- **SUPPLIED ENTRIES**:
***
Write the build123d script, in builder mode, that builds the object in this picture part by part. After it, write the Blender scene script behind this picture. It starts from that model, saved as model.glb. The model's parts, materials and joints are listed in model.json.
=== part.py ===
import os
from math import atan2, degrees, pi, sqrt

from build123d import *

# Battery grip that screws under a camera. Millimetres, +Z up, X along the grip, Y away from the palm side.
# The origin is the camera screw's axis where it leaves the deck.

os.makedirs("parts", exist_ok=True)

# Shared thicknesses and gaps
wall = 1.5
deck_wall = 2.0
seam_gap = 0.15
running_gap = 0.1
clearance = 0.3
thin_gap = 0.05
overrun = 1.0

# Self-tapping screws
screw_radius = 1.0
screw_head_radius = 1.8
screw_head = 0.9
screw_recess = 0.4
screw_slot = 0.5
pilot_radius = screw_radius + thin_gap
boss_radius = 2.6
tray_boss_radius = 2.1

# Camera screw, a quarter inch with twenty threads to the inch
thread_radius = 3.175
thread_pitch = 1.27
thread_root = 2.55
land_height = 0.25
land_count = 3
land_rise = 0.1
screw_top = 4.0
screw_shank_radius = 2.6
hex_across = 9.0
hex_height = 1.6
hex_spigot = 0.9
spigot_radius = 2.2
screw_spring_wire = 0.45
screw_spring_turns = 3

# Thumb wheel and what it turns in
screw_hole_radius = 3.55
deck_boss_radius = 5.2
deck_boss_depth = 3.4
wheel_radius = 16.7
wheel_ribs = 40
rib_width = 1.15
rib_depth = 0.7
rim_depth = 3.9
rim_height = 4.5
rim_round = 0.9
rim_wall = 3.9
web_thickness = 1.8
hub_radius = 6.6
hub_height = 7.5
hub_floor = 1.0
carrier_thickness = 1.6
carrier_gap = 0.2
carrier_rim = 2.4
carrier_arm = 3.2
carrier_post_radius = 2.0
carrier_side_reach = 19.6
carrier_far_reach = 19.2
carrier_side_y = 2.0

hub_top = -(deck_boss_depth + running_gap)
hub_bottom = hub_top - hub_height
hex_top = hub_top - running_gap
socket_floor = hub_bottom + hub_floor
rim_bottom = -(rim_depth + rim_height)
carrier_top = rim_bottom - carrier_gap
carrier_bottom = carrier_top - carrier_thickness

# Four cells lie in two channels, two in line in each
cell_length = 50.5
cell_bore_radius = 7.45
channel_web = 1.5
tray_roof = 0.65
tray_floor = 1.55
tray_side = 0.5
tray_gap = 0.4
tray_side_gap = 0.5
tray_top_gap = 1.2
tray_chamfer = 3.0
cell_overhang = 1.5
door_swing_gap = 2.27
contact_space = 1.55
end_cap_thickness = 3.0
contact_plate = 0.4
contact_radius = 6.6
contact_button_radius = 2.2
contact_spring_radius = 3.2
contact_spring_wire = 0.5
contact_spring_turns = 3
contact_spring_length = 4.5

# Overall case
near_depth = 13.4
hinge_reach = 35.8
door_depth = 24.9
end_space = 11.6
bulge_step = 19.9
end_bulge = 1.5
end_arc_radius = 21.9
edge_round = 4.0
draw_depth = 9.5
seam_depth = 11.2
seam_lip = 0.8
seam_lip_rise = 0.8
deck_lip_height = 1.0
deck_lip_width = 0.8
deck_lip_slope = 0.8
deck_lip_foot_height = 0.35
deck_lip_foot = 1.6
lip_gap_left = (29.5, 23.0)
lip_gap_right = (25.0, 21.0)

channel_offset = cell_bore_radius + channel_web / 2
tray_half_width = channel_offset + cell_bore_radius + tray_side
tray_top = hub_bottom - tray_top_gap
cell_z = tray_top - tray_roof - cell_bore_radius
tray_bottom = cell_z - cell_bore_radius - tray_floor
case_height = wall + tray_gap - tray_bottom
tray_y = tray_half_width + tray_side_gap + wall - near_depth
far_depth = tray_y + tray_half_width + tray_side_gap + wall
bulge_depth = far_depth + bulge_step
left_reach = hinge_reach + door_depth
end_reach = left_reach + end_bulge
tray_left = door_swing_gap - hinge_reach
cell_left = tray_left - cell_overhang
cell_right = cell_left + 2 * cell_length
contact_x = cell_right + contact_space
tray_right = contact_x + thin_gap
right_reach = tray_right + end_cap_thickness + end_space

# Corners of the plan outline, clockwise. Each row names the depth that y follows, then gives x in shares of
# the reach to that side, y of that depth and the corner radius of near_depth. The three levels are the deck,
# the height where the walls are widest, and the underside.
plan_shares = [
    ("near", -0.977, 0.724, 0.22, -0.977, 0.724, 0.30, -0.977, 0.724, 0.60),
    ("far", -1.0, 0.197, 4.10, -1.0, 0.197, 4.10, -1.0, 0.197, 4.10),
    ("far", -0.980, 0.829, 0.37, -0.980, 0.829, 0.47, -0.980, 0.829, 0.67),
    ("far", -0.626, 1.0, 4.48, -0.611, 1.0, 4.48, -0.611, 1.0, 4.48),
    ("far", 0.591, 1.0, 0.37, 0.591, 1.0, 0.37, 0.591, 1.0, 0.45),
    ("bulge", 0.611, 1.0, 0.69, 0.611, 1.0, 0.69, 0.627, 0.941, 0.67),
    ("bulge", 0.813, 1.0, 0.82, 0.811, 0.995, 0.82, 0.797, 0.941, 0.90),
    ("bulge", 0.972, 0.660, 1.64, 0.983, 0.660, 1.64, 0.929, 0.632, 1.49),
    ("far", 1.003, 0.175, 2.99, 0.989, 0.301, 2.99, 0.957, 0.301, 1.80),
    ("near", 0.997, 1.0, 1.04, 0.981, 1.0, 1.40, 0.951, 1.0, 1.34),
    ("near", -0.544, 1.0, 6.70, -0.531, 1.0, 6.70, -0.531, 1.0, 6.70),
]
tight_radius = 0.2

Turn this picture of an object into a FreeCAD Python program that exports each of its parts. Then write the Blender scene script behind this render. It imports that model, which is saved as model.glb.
***
- **STATED TASK**: Output, please, only the lines running from the start of the entries through the line that contains "from build123d import *", including both of those lines.

- **TASK RESULT**:
Write the build123d script, in builder mode, that builds the object in this picture part by part. After it, write the Blender scene script behind this picture. It starts from that model, saved as model.glb. The model's parts, materials and joints are listed in model.json.
=== part.py ===
import os
from math import atan2, degrees, pi, sqrt

from build123d import *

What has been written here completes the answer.